Find the number of lines containing the string "Vector" in the data. Answer with the number by itself.

****************

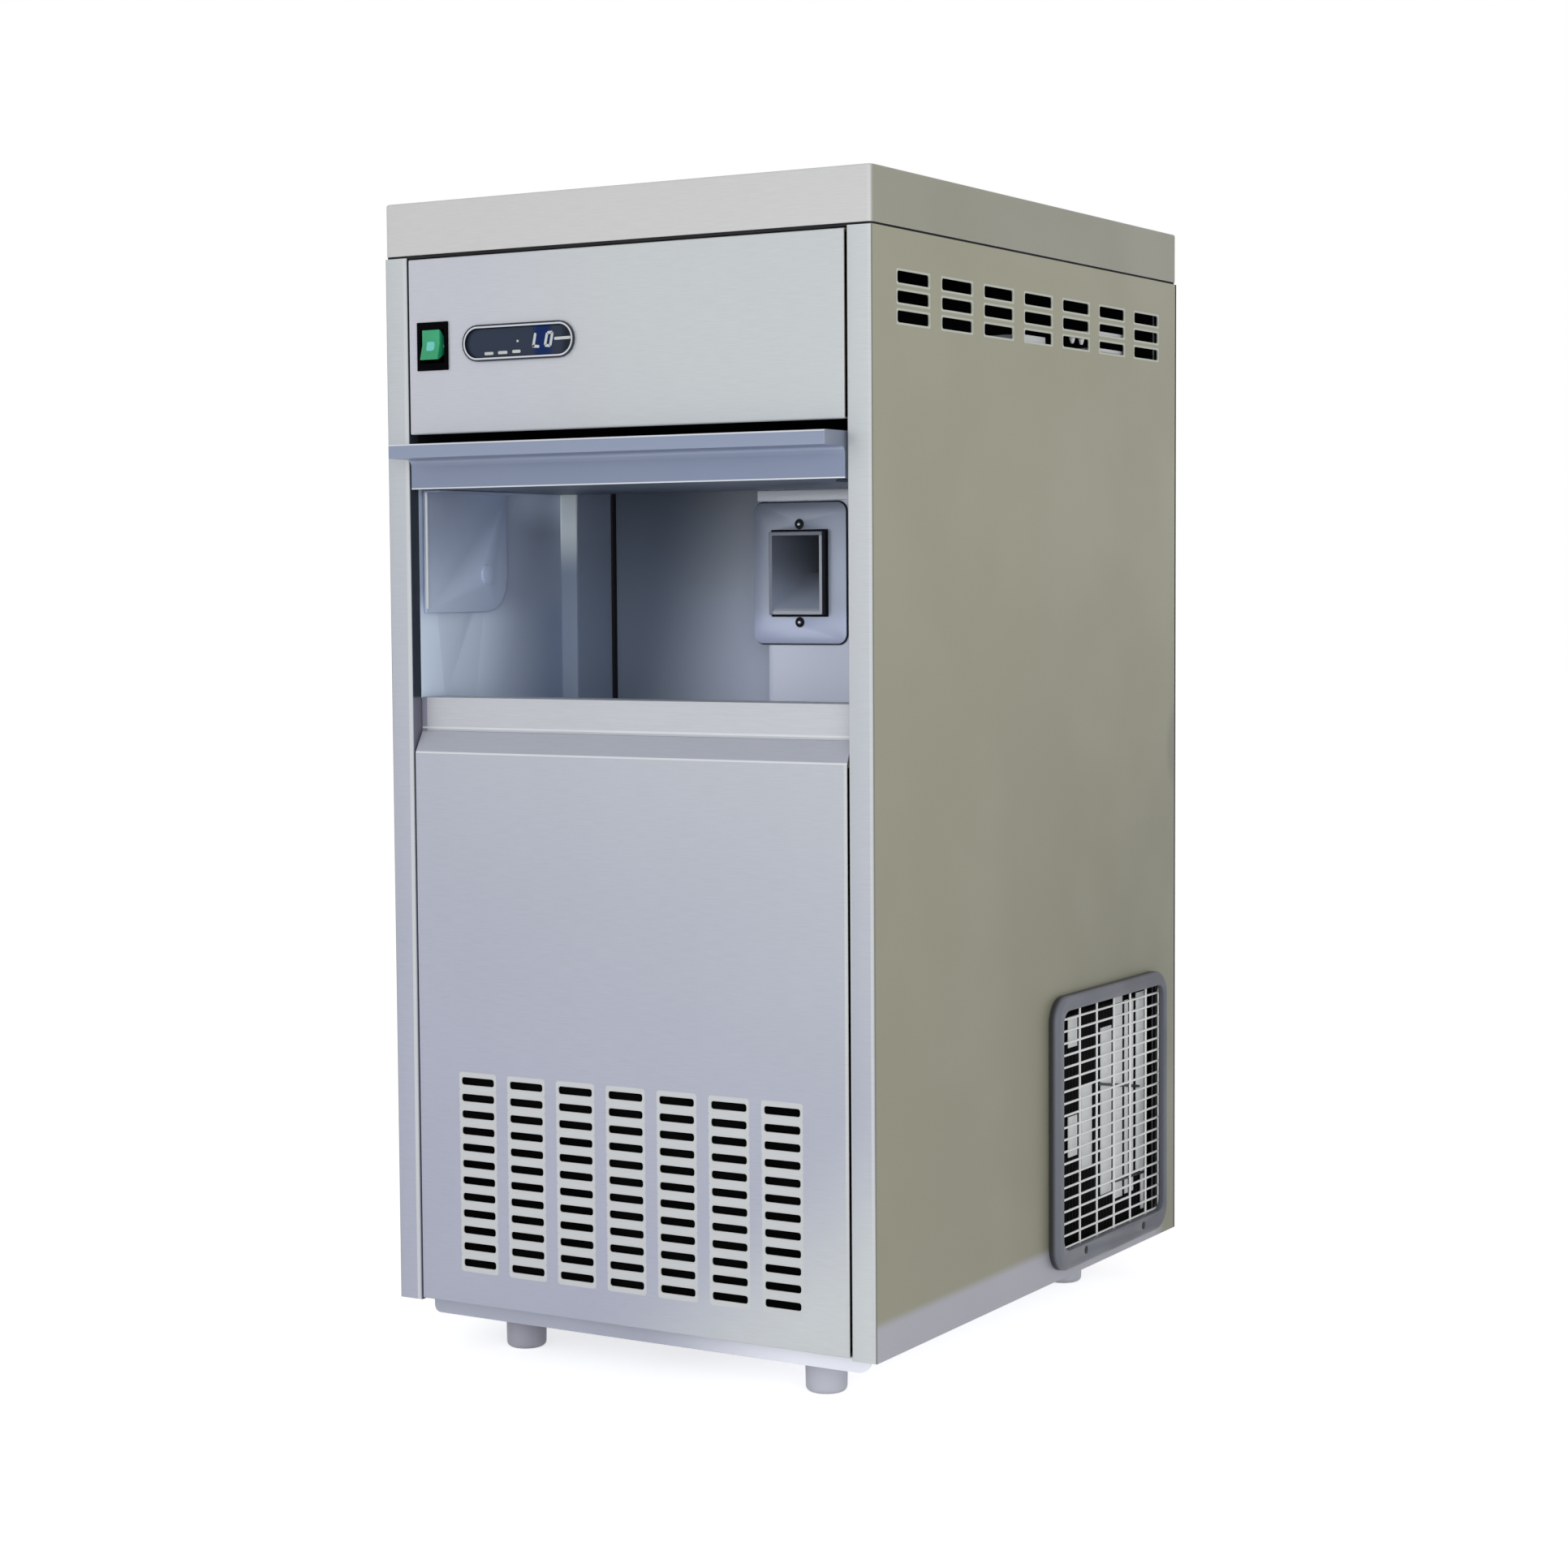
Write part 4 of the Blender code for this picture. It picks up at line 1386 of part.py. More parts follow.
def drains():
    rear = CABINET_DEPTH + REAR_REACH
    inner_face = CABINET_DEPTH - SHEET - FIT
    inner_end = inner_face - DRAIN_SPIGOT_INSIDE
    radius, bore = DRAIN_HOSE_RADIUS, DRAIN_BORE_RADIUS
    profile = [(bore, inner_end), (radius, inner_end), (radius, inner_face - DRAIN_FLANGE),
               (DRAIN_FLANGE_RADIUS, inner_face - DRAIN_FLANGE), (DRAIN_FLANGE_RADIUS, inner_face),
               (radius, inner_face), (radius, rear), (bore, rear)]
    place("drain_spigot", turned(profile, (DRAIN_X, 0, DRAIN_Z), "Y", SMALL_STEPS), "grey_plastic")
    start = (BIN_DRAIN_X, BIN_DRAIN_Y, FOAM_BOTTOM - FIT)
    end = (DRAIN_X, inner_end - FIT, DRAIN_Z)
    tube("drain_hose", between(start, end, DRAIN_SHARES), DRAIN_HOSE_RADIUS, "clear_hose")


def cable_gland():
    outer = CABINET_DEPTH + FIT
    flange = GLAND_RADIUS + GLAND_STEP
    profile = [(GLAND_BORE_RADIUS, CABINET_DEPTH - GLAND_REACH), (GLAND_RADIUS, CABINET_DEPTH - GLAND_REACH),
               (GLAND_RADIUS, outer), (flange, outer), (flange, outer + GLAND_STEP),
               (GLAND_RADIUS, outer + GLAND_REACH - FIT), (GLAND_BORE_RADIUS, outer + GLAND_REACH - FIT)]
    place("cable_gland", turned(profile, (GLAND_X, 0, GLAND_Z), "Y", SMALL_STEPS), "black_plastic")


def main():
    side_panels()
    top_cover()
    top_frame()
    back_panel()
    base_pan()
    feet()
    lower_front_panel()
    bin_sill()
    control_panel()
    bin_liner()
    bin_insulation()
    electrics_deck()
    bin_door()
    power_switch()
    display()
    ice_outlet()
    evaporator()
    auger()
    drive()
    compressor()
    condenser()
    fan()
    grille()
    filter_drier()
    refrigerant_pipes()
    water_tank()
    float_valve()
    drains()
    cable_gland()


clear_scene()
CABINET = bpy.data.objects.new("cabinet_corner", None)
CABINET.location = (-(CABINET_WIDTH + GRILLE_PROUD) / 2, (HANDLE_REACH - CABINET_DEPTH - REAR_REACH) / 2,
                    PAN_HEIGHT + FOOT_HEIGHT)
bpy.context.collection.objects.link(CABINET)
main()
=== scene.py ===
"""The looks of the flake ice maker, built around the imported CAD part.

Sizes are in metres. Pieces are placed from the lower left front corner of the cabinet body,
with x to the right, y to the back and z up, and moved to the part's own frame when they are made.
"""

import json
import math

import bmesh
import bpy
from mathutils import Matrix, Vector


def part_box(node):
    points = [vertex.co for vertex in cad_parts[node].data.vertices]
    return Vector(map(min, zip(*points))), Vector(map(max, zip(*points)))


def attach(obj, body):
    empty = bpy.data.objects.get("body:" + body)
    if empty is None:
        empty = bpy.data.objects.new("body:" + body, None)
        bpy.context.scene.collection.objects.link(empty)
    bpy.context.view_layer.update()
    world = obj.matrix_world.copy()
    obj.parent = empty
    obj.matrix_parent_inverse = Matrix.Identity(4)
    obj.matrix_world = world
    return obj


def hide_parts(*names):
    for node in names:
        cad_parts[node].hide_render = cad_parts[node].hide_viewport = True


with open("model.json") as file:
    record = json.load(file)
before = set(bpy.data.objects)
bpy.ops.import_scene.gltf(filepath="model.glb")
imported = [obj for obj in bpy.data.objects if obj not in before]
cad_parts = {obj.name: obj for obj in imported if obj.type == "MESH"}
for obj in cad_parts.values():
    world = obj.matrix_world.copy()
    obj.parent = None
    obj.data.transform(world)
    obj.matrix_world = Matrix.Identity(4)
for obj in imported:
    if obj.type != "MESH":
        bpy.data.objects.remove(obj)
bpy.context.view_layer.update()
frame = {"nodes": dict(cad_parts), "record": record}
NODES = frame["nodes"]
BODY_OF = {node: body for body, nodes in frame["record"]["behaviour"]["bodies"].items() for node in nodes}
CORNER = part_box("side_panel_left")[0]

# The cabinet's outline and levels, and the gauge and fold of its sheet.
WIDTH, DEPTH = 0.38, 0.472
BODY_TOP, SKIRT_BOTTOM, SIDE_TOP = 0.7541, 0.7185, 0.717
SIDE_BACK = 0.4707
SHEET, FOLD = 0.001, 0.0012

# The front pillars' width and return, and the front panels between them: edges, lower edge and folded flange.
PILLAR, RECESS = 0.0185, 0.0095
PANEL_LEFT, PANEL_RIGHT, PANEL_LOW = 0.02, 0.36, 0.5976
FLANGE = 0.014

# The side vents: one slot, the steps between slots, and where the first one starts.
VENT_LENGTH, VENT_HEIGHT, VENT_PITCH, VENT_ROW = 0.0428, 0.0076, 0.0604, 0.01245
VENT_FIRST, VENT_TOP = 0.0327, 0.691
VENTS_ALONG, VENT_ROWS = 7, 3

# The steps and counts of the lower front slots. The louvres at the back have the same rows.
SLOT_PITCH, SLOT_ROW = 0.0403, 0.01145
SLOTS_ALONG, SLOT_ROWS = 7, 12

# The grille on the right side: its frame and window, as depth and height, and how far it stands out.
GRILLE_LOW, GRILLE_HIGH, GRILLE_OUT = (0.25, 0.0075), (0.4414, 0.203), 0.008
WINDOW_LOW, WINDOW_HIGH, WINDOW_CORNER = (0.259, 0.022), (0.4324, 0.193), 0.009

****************

ANSWER TO THIS TASK
2